The Problem
My cofounder and I ran a profitable design-and-engineering agency from 2017 to 2023. Twenty-two people. Roughly $2M in annual revenue. Healthy 22% net margins. We had a good thing.
The problem was that good agencies don't compound. Every January we started revenue at zero. Our best client could fire us with thirty days' notice. We'd both watched friends running similar shops hit a ceiling — usually around $4-6M revenue — beyond which they had to either ramp into a much bigger services org or transition into a product company.
We wanted the product company. Between 2020 and 2023 we tried to build an internal SaaS product four separate times. All four failed. Each one followed the same pattern: we'd kick off in January with full engineering enthusiasm, get distracted by client work in March, slow down in May, and abandon by August. The agency revenue always won the attention contest.

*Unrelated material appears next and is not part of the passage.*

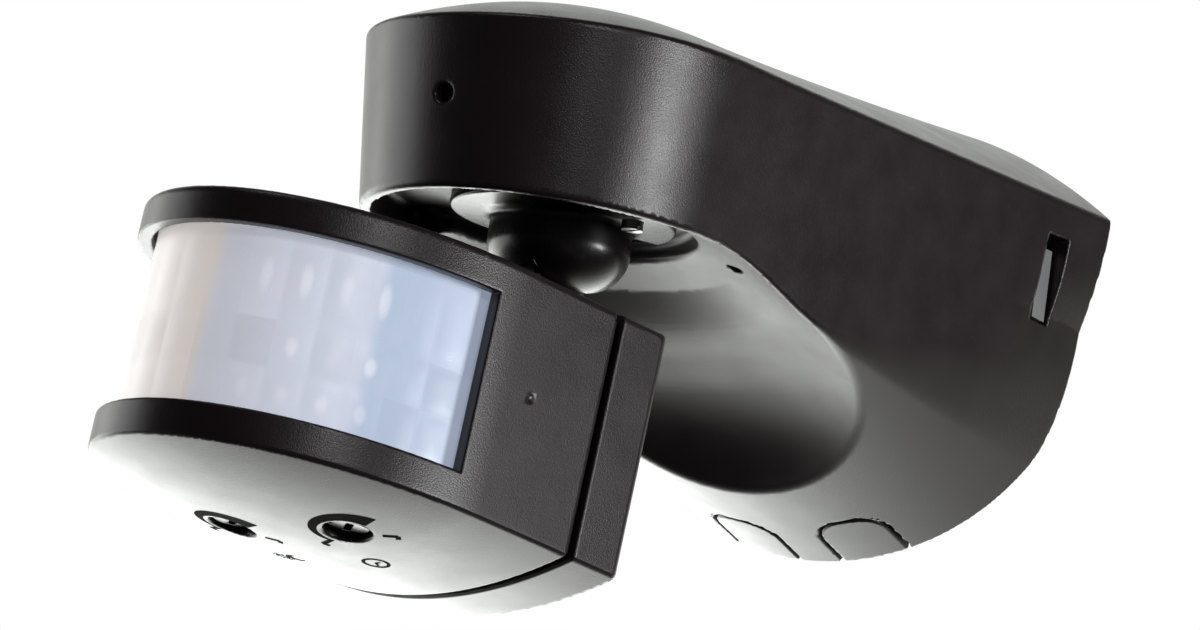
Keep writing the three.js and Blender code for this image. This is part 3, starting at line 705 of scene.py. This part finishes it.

In late 2023 we sat down and admitted that if we kept trying to build a product on the side of an agency, we would still be running a $2M agency in 2030. Something had to break.
The Journey
In November 2023 we made a structural decision. We were going to spin out the SaaS attempt into a separate legal entity, with a separate team, a separate office, and a hard rule: nobody on the SaaS team did any agency work, ever. The agency would fund the SaaS for eighteen months. After that, the SaaS had to be self-sustaining or we'd shut it down.